EQT trades at a discounted 8.48x trailing EV/EBITDA versus the industry 12.47x and its shares have risen 17.3% over the past year versus a 32.8% composite industry return. The EIA forecasts U.S. natural gas spot prices to rise from $3.53/MMBtu in 2025 to $3.85/MMBtu in 2027, and expected LNG export growth should support pricing for producers. EQT's midstream fee-based revenues provide a hedge against commodity volatility, and Zacks assigns EQT a #1 (Strong Buy) rank while noting Q1-2026 estimates were revised up recently but Q2 and full-year 2026 estimates were revised down.

Analysis

Integrators with contracted, fee-like cash flows will increasingly trade like quasi-regulated utilities when commodity volatility spikes: that optionality (take-or-pay and tolling) is a latent value lever that can be monetized via asset sales, JVs or securitized cash-flow financings. The market is likely to re-rate firms that can demonstrate durable fee revenue and higher take rates; expect a compression in beta and a higher multiple differential versus pure upstream peers over 6–18 months. A few non-obvious supply-chain winners are OEMs and service providers that sell large-capex midstream kit (compressors, cryogenic equipment, meter stations).

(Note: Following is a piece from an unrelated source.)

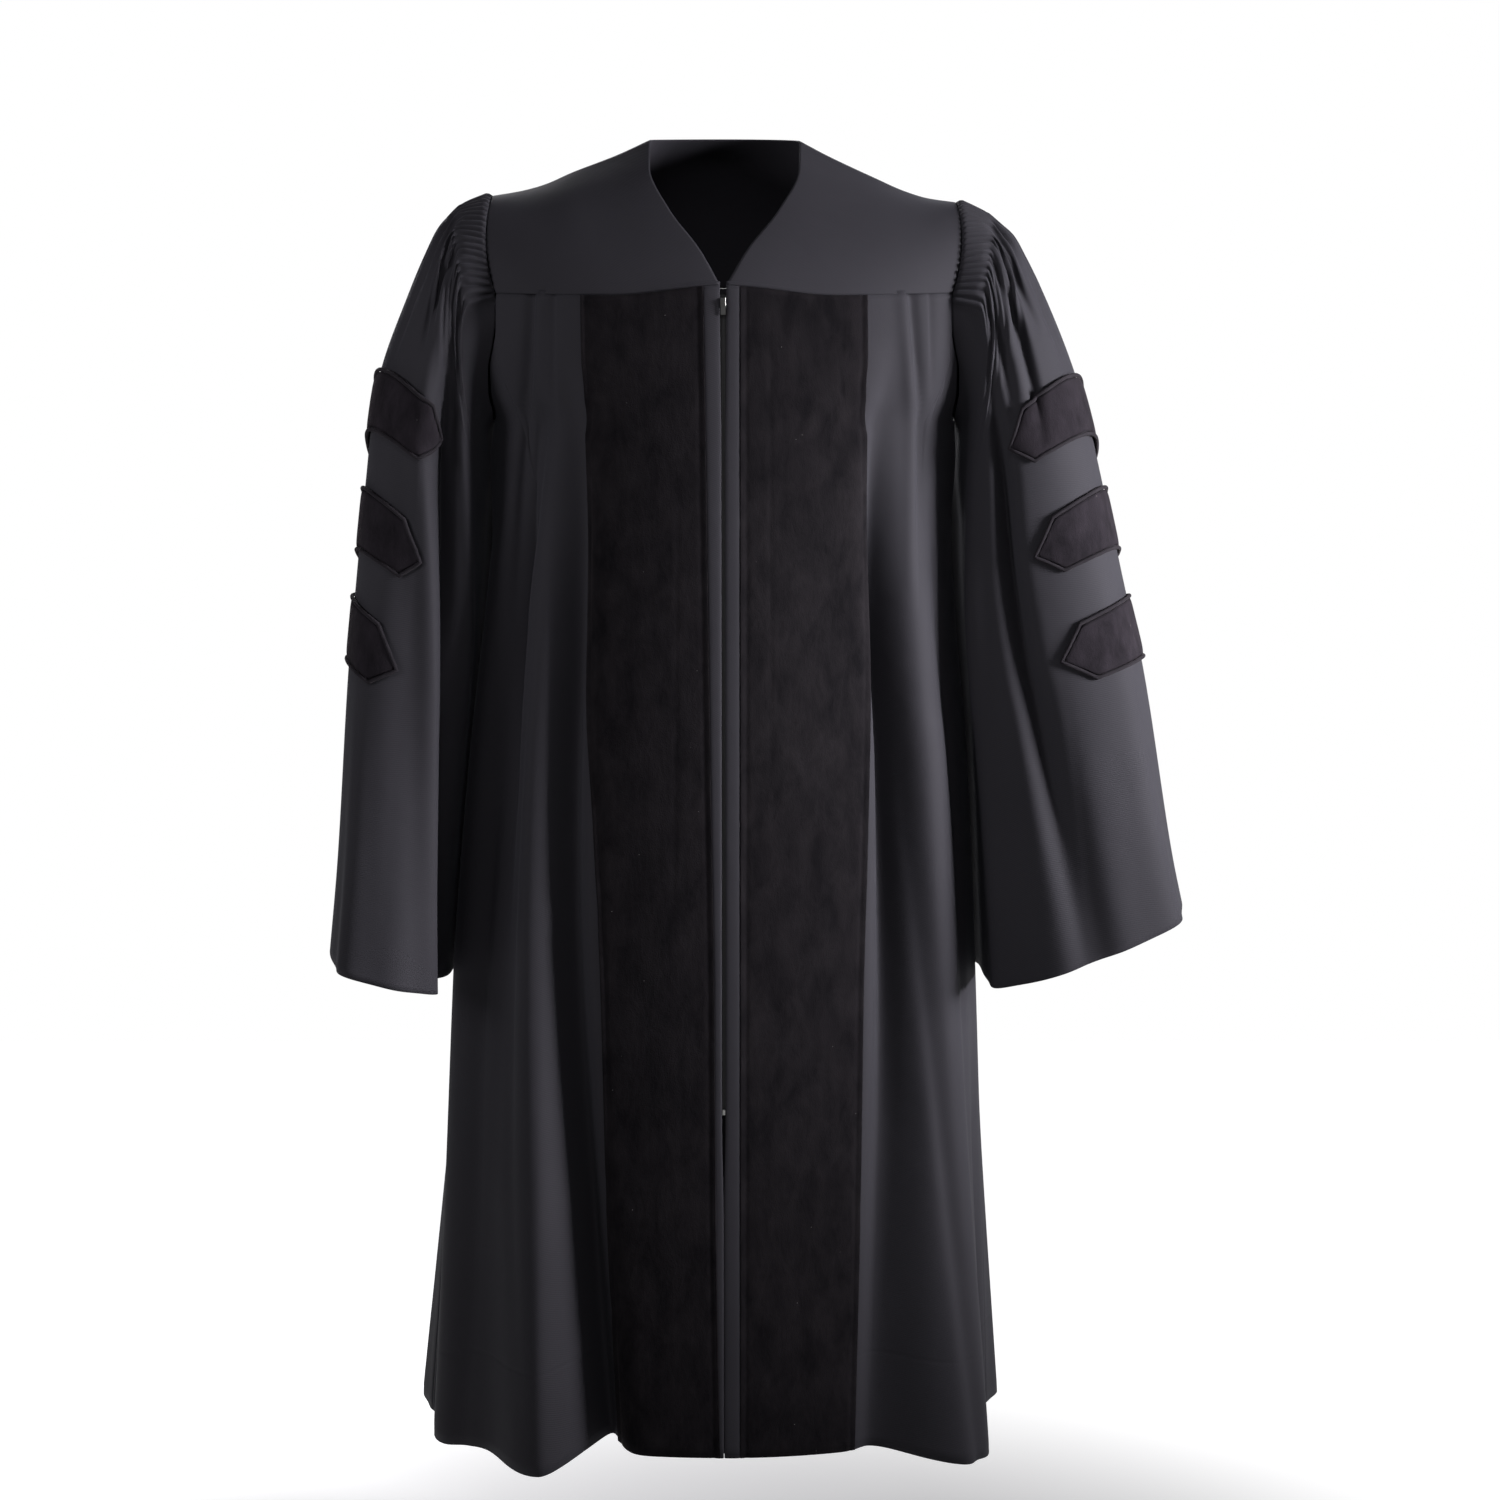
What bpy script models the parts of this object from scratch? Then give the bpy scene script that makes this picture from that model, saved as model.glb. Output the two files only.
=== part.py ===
"""A doctoral graduation gown that hangs as it is worn, in metres, with +Z up.

The origin lies between the two sides of the neck opening, where the shoulders carry the gown, and the
front faces -Y. Right and left are the wearer's, so the right side lies at -X. A drop is a distance below
the origin. Each piece of cloth is a wall between an outer and an inner face, and every face comes from one
of three surfaces: the yoke, the body that hangs from it, and the sleeves.
"""

import math

import bmesh
import bpy
import numpy as np

GOWN_NAME = "graduation_gown"
SIDES = {"right": -1, "left": 1}

CLOTH = 0.0015
VELVET = 0.0018
SEAM_GAP = 0.0003
ARMHOLE_GAP = 0.0013
LAY_GAP = 0.0004
PROBE = 0.0004

HEM_DROP = 1.183
HEM_SAG = 0.2
YOKE_DROP_CENTRE = 0.122
YOKE_DROP_SIDE = 0.131
YOKE_LEVEL_OUT = 0.10

ARMHOLE_TOP = {"right": 0.0446, "left": 0.0505}
ARMHOLE_BOTTOM = 0.250
ARMHOLE_DEPTH = 0.066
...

If export demand accelerates, those vendors will see multi-year backlog and pricing power — a lead indicator to watch ahead of equity moves. Conversely, producers concentrated in constrained basins face two-way risks from widening basis differentials: stronger domestic demand can tighten local prices for mid-continent players while permitting Gulf/HH-linked players to capture better netbacks. Key catalysts are discrete and time-staggered: monthly storage prints and winter-weather models (days–weeks), pipeline maintenance seasons and FID announcements for export capacity (months), and multi-year regulatory/capex cycles that determine realized free cash flow and leverage paths. Tail-risks that would reverse the trade include a warm winter, multi-month LNG project delays or aggressive new-build pipeline capacity that re-flattens the forward curve. Monitor leverage-adjusted FCF conversion and take-or-pay renewal cadence as the highest-probability re-rate trigger. The consensus is underweight the fragility of basis and regulatory execution: a company can have attractive headline exposure to higher commodity prices yet see EPS and FCF suffer if local differentials blow out or if capex overruns to sustain takeaway capacity surface. That makes asymmetric option structures and pair trades, not naked directional exposure, the most efficient way to harvest the re-rating potential while capping downside.